Pontiff offers drug users an embrace and a challenge in speech
Pope Francis addressed a group of recovering drug addicts at hospital in Rio de Janeiro, offering them a message of compassion and a challenge.
At the Hospital of St Francis of Assisi, which the Pope called a “shrine of human suffering,” he told patients they were the “flesh of Christ,” like the leper embraced by the institution’s patron saint in a crucial step toward his conversion. He also said those struggling with drug dependency deserve the “closeness, affection and love” of all society.
Yet he also stressed the necessity of personal will in recovering from addiction. “To embrace someone is not enough,” Pope Francis said. “We must hold the hand of the one in need, of the one who has fallen into the darkness of dependency perhaps without even knowing how, and we must say to him or her: ‘You can get up, you can stand up. It is difficult, but it is possible if you want to.’
“Dear friends, I wish to say to each of you, but especially to all those others who have not had the courage to embark on our journey: ‘You have to want to stand up; this is the indispensable condition.'”
The Pope arrived at the hospital on Wednesday afternoon and was greeted by patients, family members and hospital staff packed into one of the hospital’s courtyards. The audience was in good spirits despite the rain, and Pope Francis spent nearly an hour passing through the crowd. He then listened to several speeches, including two by recovering addicts.
The Pope’s speech, delivered in Portuguese, also addressed the social, political and economic ramifications of drug abuse.
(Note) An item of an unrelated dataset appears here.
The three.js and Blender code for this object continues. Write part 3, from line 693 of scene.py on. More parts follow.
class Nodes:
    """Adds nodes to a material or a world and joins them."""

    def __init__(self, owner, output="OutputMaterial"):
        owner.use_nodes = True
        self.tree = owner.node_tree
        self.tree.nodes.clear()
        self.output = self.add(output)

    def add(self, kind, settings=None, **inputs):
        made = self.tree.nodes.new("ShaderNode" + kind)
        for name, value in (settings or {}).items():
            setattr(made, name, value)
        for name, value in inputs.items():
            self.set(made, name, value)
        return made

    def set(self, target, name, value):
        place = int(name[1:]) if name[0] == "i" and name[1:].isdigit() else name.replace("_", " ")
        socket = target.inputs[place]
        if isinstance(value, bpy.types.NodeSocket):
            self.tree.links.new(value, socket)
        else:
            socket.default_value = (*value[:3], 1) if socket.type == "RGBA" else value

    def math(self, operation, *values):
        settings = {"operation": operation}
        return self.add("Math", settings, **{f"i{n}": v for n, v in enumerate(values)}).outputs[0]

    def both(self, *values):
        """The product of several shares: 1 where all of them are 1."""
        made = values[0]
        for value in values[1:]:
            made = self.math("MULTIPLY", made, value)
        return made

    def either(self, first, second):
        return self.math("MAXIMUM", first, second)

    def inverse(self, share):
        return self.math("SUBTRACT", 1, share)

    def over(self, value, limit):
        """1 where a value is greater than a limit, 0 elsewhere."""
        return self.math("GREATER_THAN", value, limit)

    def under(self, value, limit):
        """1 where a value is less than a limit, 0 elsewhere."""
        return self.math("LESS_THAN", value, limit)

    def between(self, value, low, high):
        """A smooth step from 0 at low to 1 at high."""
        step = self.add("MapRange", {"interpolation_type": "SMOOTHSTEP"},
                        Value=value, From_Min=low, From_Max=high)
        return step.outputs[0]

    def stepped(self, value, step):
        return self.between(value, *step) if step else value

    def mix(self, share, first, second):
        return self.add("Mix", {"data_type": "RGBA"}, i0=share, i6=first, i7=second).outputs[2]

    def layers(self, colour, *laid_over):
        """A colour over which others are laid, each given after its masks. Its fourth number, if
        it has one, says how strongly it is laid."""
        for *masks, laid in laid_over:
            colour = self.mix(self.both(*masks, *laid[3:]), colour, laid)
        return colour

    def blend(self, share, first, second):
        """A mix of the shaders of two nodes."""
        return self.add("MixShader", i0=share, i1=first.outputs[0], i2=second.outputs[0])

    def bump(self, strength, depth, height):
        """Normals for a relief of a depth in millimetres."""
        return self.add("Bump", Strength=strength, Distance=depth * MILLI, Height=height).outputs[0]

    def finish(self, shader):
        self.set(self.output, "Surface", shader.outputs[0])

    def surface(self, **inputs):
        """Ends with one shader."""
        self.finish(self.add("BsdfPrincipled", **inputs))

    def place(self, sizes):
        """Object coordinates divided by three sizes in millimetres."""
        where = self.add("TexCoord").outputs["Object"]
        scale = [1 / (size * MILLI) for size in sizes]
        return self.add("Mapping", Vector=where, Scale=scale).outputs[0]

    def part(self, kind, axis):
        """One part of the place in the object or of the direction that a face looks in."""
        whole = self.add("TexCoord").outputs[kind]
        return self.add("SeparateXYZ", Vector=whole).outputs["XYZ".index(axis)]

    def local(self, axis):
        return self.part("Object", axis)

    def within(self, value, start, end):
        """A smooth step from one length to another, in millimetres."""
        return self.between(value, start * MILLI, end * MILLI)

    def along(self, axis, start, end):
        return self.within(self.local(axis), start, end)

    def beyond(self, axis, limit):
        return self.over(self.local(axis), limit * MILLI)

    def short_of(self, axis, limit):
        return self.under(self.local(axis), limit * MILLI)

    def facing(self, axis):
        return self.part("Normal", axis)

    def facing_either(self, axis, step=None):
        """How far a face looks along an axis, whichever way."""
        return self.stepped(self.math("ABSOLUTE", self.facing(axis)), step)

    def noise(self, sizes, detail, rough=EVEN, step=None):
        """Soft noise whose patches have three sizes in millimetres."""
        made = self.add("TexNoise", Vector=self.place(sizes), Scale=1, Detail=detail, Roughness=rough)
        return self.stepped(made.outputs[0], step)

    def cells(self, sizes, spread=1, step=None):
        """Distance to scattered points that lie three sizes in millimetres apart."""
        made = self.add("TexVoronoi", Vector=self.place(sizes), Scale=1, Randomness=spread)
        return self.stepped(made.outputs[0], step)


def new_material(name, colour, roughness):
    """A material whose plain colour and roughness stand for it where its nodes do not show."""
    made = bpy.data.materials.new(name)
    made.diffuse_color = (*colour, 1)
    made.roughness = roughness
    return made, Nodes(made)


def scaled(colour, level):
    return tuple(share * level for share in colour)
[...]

He denounced the “scourge of drug-trafficking that favurs violence and sows the seeds of suffering and death,” and called traffickers “dealers of death,” who “follow the logic of money and power at any cost.”
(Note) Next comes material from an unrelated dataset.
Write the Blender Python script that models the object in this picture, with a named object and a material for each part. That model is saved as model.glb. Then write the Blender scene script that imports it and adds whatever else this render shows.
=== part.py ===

He said that the answer to drug addiction was not a “liberalisation of drug use, as is currently being proposed in various parts of Latin America,” but solutions to the “problems underlying the use of these drugs.”
Such solutions, Pope Francis said, include “promoting greater justice, educating young people in the values that build up life in society, accompanying those in difficulty and giving them hope for the future.”
During his visit, Pope Francis inaugurated a new wing of the hospital dedicated to treating users of crack cocaine, who represent three percent of the population of Brazil, according to the World Health Organisation statistics cited by the hospital. The city of Rio estimates there are 6,000 crack users in the city alone.